Generally, prevailing geopolitical and economic priorities govern the choice of UAVs supplied to the proxies. Hezbollah initially acquired Iranian reconnaissance UAVs in 2004, focusing on ISR operations in Israel, and later deployed advanced weaponized UAVs in 2014. This supply evolution, from reconnaissance to combat UAVs, directly correlates with maturation cycles in Iran's defence industrial base.

Each proxy deployment phase corresponded to Iran achieving specific technological milestones, creating a synchronized pattern of capability transfer and field validation. With every strike informing the feedback loop, proxies provide crucial information on deployed UAVs through first-hand combat experiences and observations, sometimes directly to on-ground Iranian scientists. Proactive user feedback and functionality testing of drones have become the backbone of optimized problem-solving for these actors.

Proxy operations serve dual intelligence functions: (A) Validating Iranian systems against Western systems; (B) Acquiring advanced technology for indigenous prototyping. Captured systems often provide reverse-engineering blueprints, with the Iranian Shahed-171 and Shahed-191 being functionally identical to the U.S. RQ-170 and MQ-1C. Technology appropriation, in such cases, transcends boundaries as Intellectual Property (IP) becomes a coveted commodity sold among allies. On the production front, reverse engineering drastically compresses development timelines and saves hundreds of millions in R&D costs.

The aim is to use these ‘tester UAVs’ against expensive and advanced Western technology to gauge performance gaps and loopholes. Proxies aim to capture Western technologies to reverse-engineer complex UAV models to replicate or prototype future technological innovations. Both Iranian Shahed-171 and 191 are virtually identical to their American equivalents. Shifts in regional politics exacerbate this problem of ‘stolen’ technologies. Open-source reports suggest that the Taliban may have granted Iran access to or sold American equipment after the US forces withdrew in 2020. With no political accountability, areas under proxies’ control have become suitable ‘labs’ for testing and advertising the latest UAVs to other potential buyers. 

Proxies with sufficient territorial control and resources eventually undertake domestic production to reduce costs and overcome supply chain constraints induced by sanctions. Iranian and Russian military-grade UAVs are often patchwork models, having illicitly sourced Western components. Locally produced hybrid UAVs initially exhibit rudimentary structures with simpler technology for quicker iterations and scalability.

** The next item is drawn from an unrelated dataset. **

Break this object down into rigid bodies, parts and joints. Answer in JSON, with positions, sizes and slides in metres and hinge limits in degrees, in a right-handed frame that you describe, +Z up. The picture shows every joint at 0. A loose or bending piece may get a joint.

Due to this, actors are able to undertake indigenous customizations to meet emerging demands, without breaking their wallets. While initially performance asymmetries exist between Western counterparts and their rip-offs, they shrink as the replicated models undergo multiple iterative cycles based on actual on-the-ground feedback. The Iranian Shahed-136s sold to Russia have undergone major changes, including the integration of Russian GLONASS satellite navigation for adequate data protection and transfers from Ukrainian targets to the Russian military.

Each conflict zone has become a defence expo, where data is continuously collected to make new decisions. Iran’s Ministry of Defence (MOD) claimed a three-fold rise in arms exports, with Russia, Syria, Iraq, North Korea, Tajikistan, and Venezuela as the principal state buyers. Similarly, other militias in the MENA region are increasingly using Iranian UAVs, suggesting an expanding consumer base among non-state actors. The production cost of Iranian UAVs or license-built Russian UAVs can be as low as $20,000 - $50,000 per unit, making them a favored choice against million-dollar Air Defence (AD) systems.

This economic rationale grants them a competitive market edge among states seeking cost-effective ways of upgrading traditional air power with no political and moral policing. Iran further demonstrates an active interest in collaborative infrastructural projects and in helping develop its buyers' indigenous UAV production capabilities through Joint Ventures (JVs). 

A distributed defence ecosystem that engages several knowledge-based companies and actors in innovation across the globe is an attempt at future-proofing industrial resilience. On a strategic level, a decentralized model ensures that targeting individual facilities does not impact the supply chain and allows for rapid adaptation to shifting geopolitical realities.

More arms trade means more revenue for Iran and similar state patrons, which eventually gets pumped into their proxies for greater regional influence. Rising profitability will enable these patrons to attract superior talent, while using the darknet will remove the constraints of geographical mobility. As states vie for battle-hardened technology and aspire to become leading global arms exporters to diversify their revenue portfolio, proxies will drive domestic innovations at a cheaper and faster rate. Affordable UAV deals will inevitably attract buyers who cannot access expensive Western technologies, forging deeper political and economic ties with Iran and bolstering its stature in global politics.